Your goal – Each line from the beginning of the data below through the line containing "seen edge on." should be repeated exactly, please.

------------------------------------------------

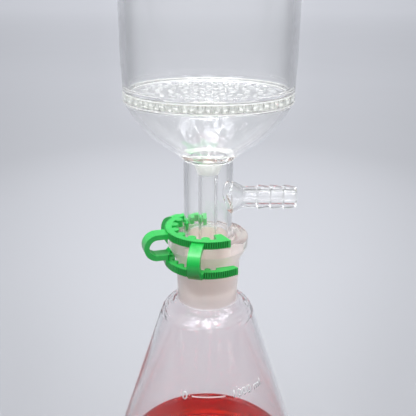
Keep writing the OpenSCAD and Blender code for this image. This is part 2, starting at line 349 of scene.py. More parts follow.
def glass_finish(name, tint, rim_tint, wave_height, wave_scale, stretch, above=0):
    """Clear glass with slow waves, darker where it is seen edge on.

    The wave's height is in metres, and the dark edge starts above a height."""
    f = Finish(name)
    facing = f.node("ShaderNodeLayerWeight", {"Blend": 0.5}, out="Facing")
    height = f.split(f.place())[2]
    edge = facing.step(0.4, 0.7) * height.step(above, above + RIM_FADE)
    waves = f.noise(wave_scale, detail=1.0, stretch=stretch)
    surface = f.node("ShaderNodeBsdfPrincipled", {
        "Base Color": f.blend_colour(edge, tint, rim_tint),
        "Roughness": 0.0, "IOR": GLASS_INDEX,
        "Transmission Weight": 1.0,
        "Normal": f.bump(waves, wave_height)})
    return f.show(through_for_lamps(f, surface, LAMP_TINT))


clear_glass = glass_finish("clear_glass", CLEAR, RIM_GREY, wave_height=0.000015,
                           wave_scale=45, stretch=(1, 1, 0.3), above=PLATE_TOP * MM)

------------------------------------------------

Answer to this task –
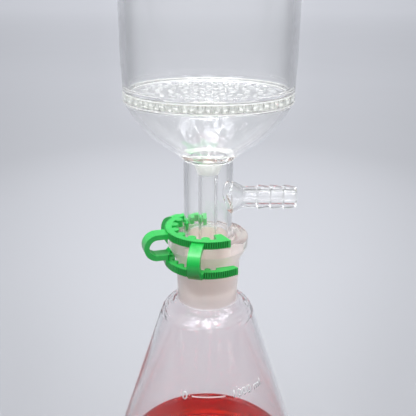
Keep writing the OpenSCAD and Blender code for this image. This is part 2, starting at line 349 of scene.py. More parts follow.
def glass_finish(name, tint, rim_tint, wave_height, wave_scale, stretch, above=0):
    """Clear glass with slow waves, darker where it is seen edge on.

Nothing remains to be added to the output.